Having everything in one file means I can easily find what I need for the project, easily add to the information, and quickly share with my team.
Reference materials play a large and important role in my life. I curate thousands of articles, images, ideas, videos, etc., for future projects and inspiration. I don’t access these files every day, so it makes sense that putting them into folders could lead to “out of sight out of mind”. Also, when I’m storing large amounts of information without immediately knowing how I’ll use it, there isn’t always a natural place to file the info, since I could use it in any number of ways.
This is where tagging fits in perfectly. Adding keyword tags to reference material makes it versatile and easy to search. I can tag a piece with several thematic keywords, and maybe even a reference as to where I think I might use it in the future. It then becomes easily searchable, and I have the double pleasure of pulling up other pieces of information with the same keywords later.
As you’ve likely read from me before, I like to use mind maps to gather reference information to build and develop ideas. With tagging, I can search a keyword and bring relevant files with similar information right to my mind map.

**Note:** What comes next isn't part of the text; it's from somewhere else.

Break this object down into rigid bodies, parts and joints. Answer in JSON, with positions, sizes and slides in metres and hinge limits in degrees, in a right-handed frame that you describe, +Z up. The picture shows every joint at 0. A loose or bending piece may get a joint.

These mind maps become living documents that grow as my ideas grow. (You can read more about how I use mind maps in Creative Research: Connecting the Dots using Mind Maps
, if you’re interested.)
One last thing. Just because you have a file stored away in a folder doesn’t mean you can’t add a tag to it for future reference if it applies to more than one area in your work. That’s where having the best of both worlds comes in. You can keep your main working system with folders and tags consistent while taking advantage of the natural flexibility in the system when you need it.
Now it’s your turn. Go and give these methods a try. It doesn’t have to be overwhelming. You don’t need to go and reorganize everything on your hard drive. Just choose a method, and start using it from here forward. Over time, all your files will naturally end up filed away in folders or tagged.